The Remuneration Review Panel (RRP) is an executive sub-committee of the RemCo and is chaired by the Chief Risk Officer. The RRP makes recommendations to the RemCo on risk management, compliance and control matters relating to remuneration. In particular, the RRP makes recommendations to us on adjustments to bonus pools, individual awards, malus adjustments and clawback.

The RRP follows a robust process for considering risk and conduct matters and the associated consequences reflected in individual incentive decisions. When considering individual responsibility, a variety of factors are taken into account, such as:

  • whether the individual was solely responsible for the event, or whether others were also responsible, if not directly involved;
  • whether the individual was aware (or could reasonably have been expected to be aware) of the failure;
  • whether the individual took or missed opportunities to take adequate steps to address the failure; and
  • where the individual, by virtue of seniority, could be deemed indirectly responsible, including employees who drive the Group’s culture and set its strategy.

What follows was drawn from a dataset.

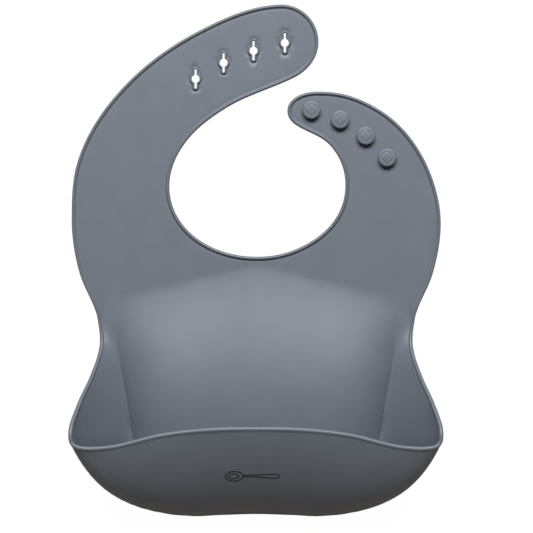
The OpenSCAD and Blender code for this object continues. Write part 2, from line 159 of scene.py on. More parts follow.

Individuals who were directly or indirectly accountable for an event have had their remuneration adjusted as appropriate. This includes reductions in current year bonus and reductions in vesting amounts of deferred awards through the application of malus.

Following the recommendation of the RRP, we determined that certain bonus pools and/or individual awards will be reduced after considering risk and conduct events within the business.

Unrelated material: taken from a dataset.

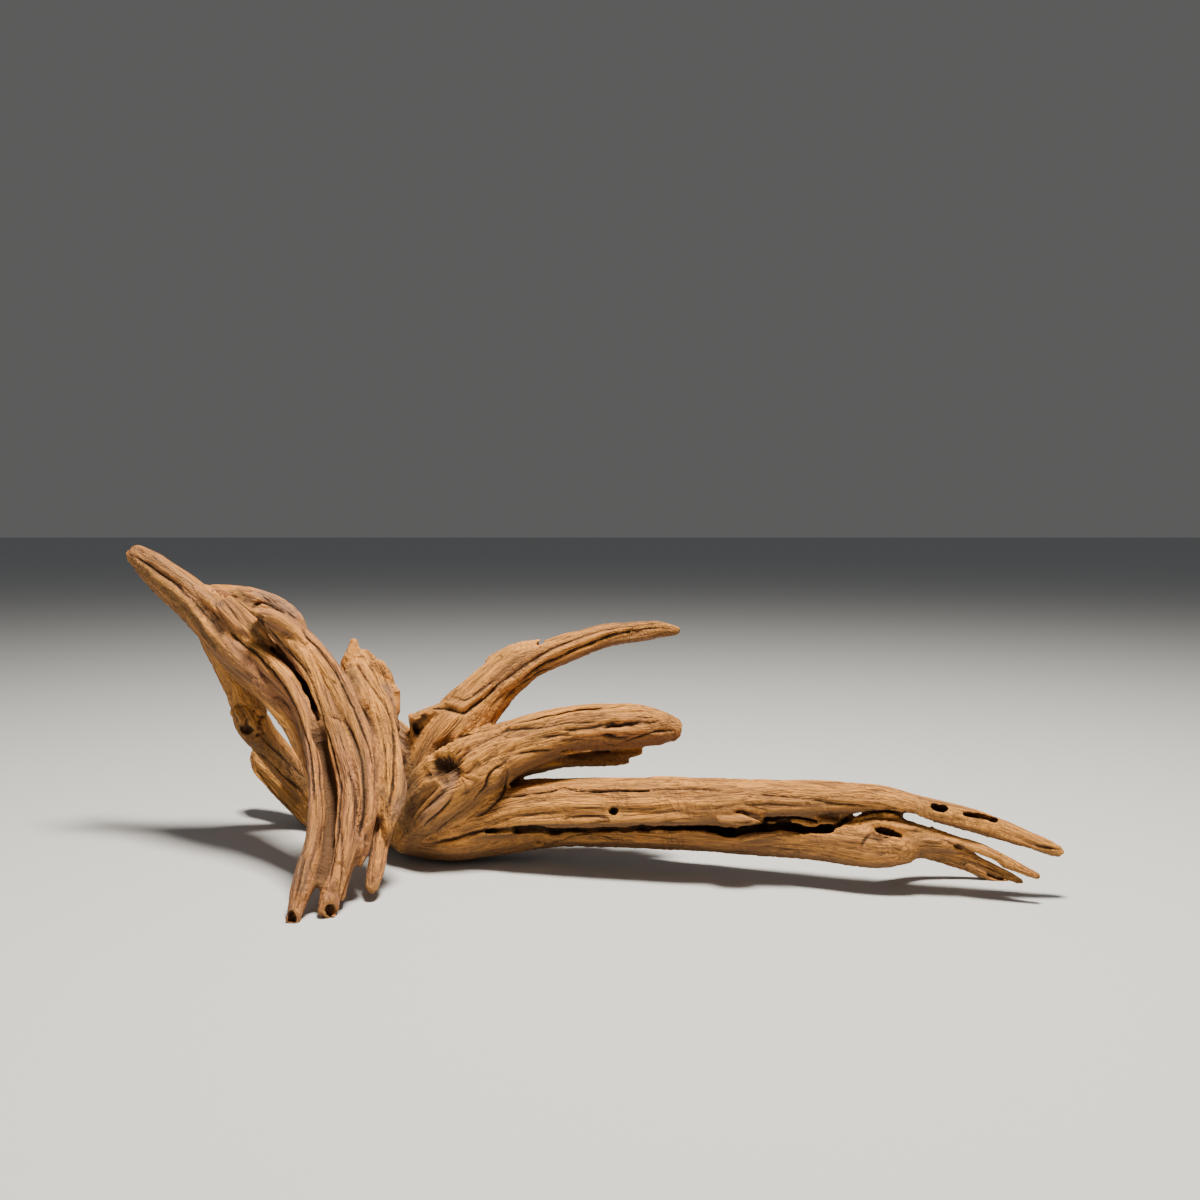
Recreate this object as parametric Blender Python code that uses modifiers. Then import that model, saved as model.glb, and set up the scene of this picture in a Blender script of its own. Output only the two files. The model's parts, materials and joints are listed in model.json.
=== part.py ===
# Driftwood root, one solid piece of wood.
# Every limb, cord, rib and foot is a tube lofted through a few hand-placed stations. A station
# is (x, y, z, half width, half thickness) in millimetres. The tubes are fused by a voxel remesh,
# smoothed, thinned out, hollowed at the knot and the eyelets, and cut level with the ground
# where the wood stands on it.
import math
import random

import bmesh
import bpy
from mathutils import Vector

MM = 0.001
DRAWN_LENGTH = 530.0          # length the stations are drawn at
WOOD_LENGTH = 530.0           # length the piece is built at
SCALE = MM * WOOD_LENGTH / DRAWN_LENGTH
FUSE_CELL = 2.2               # cell of the voxel remesh, mm
KEEP_FACES = 0.118            # share of the fused faces that is kept
SOFTEN_ROUNDS = 3
RING_SPACING = 4.0            # spacing of the lofted rings, mm
RING_SIDES = 28
CAP_REACH = 0.8               # length of a rounded end, as a share of its smaller half size
CAP_RINGS = ((0.55, 0.9), (0.9, 0.6))   # (share of that length, share of the section)
FLUTE_WAVES = (5, 8, 11)      # ridges around a section
FLUTE_DRIFT = 0.012           # most a ridge turns per mm along its tube, in radians
GROUND_DEPTH = 0.1            # metres

UP = (0.0, 0.0, 1.0)
FRONT = (0.0, -0.85, 0.5)
FRONT_RIGHT = (0.35, -0.85, 0.35)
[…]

Clawback applies to any variable remuneration awarded to a material risk taker from 1 January 2015. The RemCo may apply clawback, at any time during the seven-year period from the date on which variable remuneration is awarded, if:

  • there is reasonable evidence of employee misbehaviour or material error; and/or
  • the Group or business unit suffers a material risk management failure, taking account of the individual’s proximity to and responsibility for that incident.